- Problem to work on: What follows is a listing; restate every line of it word for word.

(Object data in JSON)
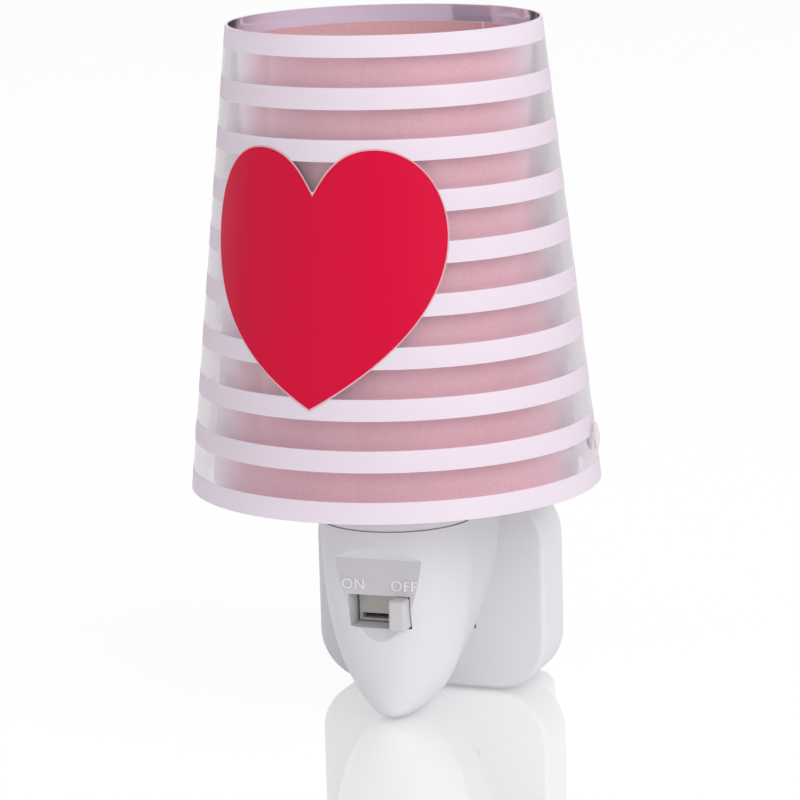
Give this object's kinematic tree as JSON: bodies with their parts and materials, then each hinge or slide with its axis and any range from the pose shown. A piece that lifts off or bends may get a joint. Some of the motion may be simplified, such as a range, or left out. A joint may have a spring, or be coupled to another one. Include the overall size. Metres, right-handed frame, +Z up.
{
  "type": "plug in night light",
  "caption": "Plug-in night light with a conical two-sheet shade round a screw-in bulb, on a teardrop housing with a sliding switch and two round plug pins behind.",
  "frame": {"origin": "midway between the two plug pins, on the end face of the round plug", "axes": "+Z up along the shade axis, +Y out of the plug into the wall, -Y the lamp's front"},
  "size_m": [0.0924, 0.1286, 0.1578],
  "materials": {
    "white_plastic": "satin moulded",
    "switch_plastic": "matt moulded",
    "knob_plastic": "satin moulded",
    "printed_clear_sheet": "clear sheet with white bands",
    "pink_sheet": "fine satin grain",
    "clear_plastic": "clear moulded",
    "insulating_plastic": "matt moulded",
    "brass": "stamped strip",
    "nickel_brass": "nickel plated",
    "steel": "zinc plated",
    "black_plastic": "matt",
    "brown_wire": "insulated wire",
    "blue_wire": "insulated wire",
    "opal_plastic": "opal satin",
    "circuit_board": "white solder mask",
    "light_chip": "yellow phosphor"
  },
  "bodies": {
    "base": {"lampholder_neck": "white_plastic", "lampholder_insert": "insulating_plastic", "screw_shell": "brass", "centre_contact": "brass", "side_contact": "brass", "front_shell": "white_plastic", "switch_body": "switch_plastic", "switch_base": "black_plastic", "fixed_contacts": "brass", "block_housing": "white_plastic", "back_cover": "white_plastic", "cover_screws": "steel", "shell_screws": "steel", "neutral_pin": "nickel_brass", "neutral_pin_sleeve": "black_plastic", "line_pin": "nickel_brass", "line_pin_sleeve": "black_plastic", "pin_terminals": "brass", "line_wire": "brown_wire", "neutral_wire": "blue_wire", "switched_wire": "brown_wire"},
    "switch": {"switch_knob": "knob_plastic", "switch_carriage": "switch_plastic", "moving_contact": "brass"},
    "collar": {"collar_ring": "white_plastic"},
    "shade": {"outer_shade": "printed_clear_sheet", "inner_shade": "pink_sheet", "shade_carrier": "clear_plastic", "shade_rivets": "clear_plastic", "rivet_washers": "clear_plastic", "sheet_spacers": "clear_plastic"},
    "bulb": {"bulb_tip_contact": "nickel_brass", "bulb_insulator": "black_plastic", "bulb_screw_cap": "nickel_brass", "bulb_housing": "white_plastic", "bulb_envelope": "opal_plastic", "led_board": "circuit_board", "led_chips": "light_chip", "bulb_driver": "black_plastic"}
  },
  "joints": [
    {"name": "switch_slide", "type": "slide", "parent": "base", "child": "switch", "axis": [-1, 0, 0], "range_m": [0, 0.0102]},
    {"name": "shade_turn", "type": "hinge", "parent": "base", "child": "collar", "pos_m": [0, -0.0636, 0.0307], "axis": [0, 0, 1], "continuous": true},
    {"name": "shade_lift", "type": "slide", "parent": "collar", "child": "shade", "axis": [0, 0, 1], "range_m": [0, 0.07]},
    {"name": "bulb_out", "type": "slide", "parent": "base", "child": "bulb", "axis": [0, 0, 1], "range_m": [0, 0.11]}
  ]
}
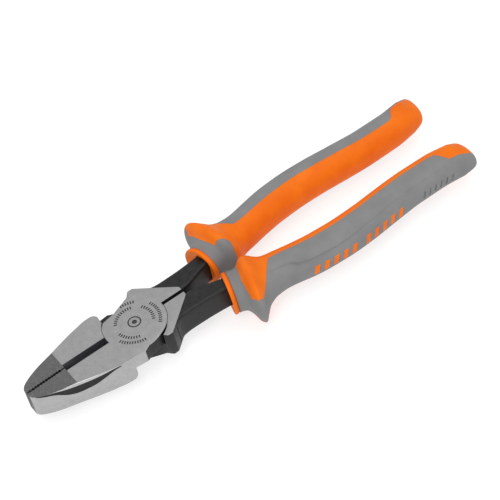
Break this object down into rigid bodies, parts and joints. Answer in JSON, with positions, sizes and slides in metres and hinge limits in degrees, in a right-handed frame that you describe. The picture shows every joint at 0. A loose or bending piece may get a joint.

- Final result:
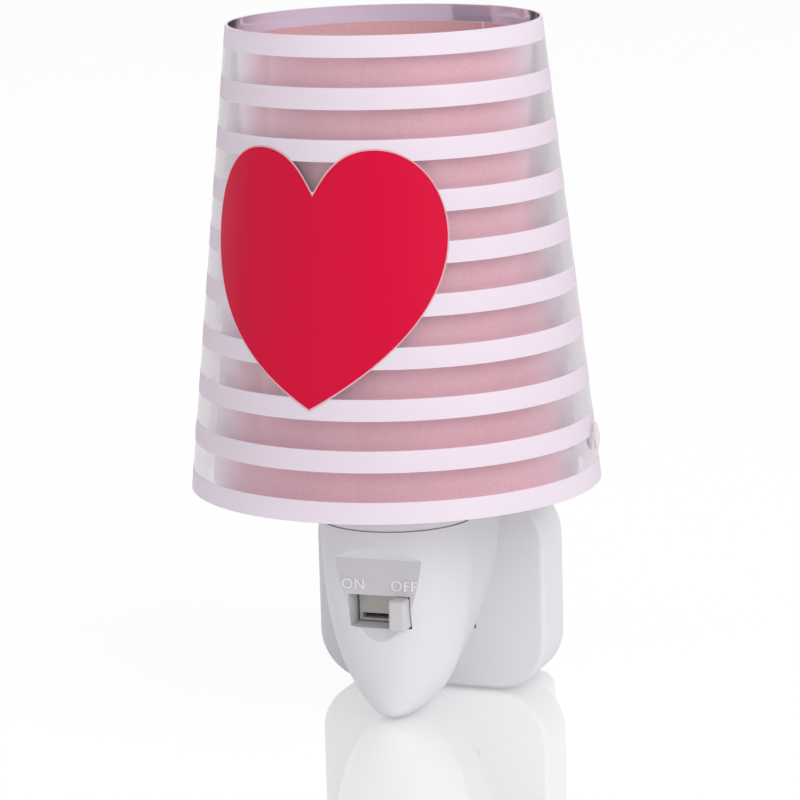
Give this object's kinematic tree as JSON: bodies with their parts and materials, then each hinge or slide with its axis and any range from the pose shown. A piece that lifts off or bends may get a joint. Some of the motion may be simplified, such as a range, or left out. A joint may have a spring, or be coupled to another one. Include the overall size. Metres, right-handed frame, +Z up.
{
  "type": "plug in night light",
  "caption": "Plug-in night light with a conical two-sheet shade round a screw-in bulb, on a teardrop housing with a sliding switch and two round plug pins behind.",
  "frame": {"origin": "midway between the two plug pins, on the end face of the round plug", "axes": "+Z up along the shade axis, +Y out of the plug into the wall, -Y the lamp's front"},
  "size_m": [0.0924, 0.1286, 0.1578],
  "materials": {
    "white_plastic": "satin moulded",
    "switch_plastic": "matt moulded",
    "knob_plastic": "satin moulded",
    "printed_clear_sheet": "clear sheet with white bands",
    "pink_sheet": "fine satin grain",
    "clear_plastic": "clear moulded",
    "insulating_plastic": "matt moulded",
    "brass": "stamped strip",
    "nickel_brass": "nickel plated",
    "steel": "zinc plated",
    "black_plastic": "matt",
    "brown_wire": "insulated wire",
    "blue_wire": "insulated wire",
    "opal_plastic": "opal satin",
    "circuit_board": "white solder mask",
    "light_chip": "yellow phosphor"
  },
  "bodies": {
    "base": {"lampholder_neck": "white_plastic", "lampholder_insert": "insulating_plastic", "screw_shell": "brass", "centre_contact": "brass", "side_contact": "brass", "front_shell": "white_plastic", "switch_body": "switch_plastic", "switch_base": "black_plastic", "fixed_contacts": "brass", "block_housing": "white_plastic", "back_cover": "white_plastic", "cover_screws": "steel", "shell_screws": "steel", "neutral_pin": "nickel_brass", "neutral_pin_sleeve": "black_plastic", "line_pin": "nickel_brass", "line_pin_sleeve": "black_plastic", "pin_terminals": "brass", "line_wire": "brown_wire", "neutral_wire": "blue_wire", "switched_wire": "brown_wire"},
    "switch": {"switch_knob": "knob_plastic", "switch_carriage": "switch_plastic", "moving_contact": "brass"},
    "collar": {"collar_ring": "white_plastic"},
    "shade": {"outer_shade": "printed_clear_sheet", "inner_shade": "pink_sheet", "shade_carrier": "clear_plastic", "shade_rivets": "clear_plastic", "rivet_washers": "clear_plastic", "sheet_spacers": "clear_plastic"},
    "bulb": {"bulb_tip_contact": "nickel_brass", "bulb_insulator": "black_plastic", "bulb_screw_cap": "nickel_brass", "bulb_housing": "white_plastic", "bulb_envelope": "opal_plastic", "led_board": "circuit_board", "led_chips": "light_chip", "bulb_driver": "black_plastic"}
  },
  "joints": [
    {"name": "switch_slide", "type": "slide", "parent": "base", "child": "switch", "axis": [-1, 0, 0], "range_m": [0, 0.0102]},
    {"name": "shade_turn", "type": "hinge", "parent": "base", "child": "collar", "pos_m": [0, -0.0636, 0.0307], "axis": [0, 0, 1], "continuous": true},
    {"name": "shade_lift", "type": "slide", "parent": "collar", "child": "shade", "axis": [0, 0, 1], "range_m": [0, 0.07]},
    {"name": "bulb_out", "type": "slide", "parent": "base", "child": "bulb", "axis": [0, 0, 1], "range_m": [0, 0.11]}
  ]
}
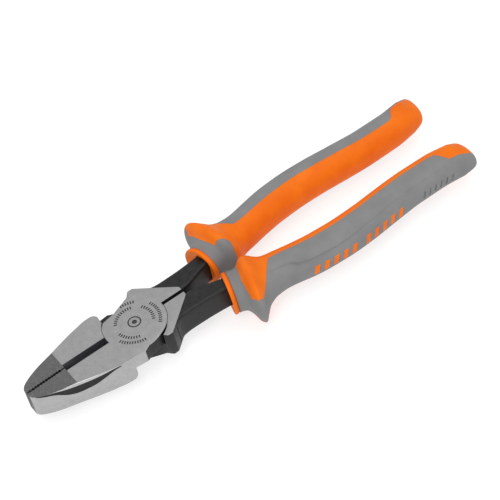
Break this object down into rigid bodies, parts and joints. Answer in JSON, with positions, sizes and slides in metres and hinge limits in degrees, in a right-handed frame that you describe. The picture shows every joint at 0. A loose or bending piece may get a joint.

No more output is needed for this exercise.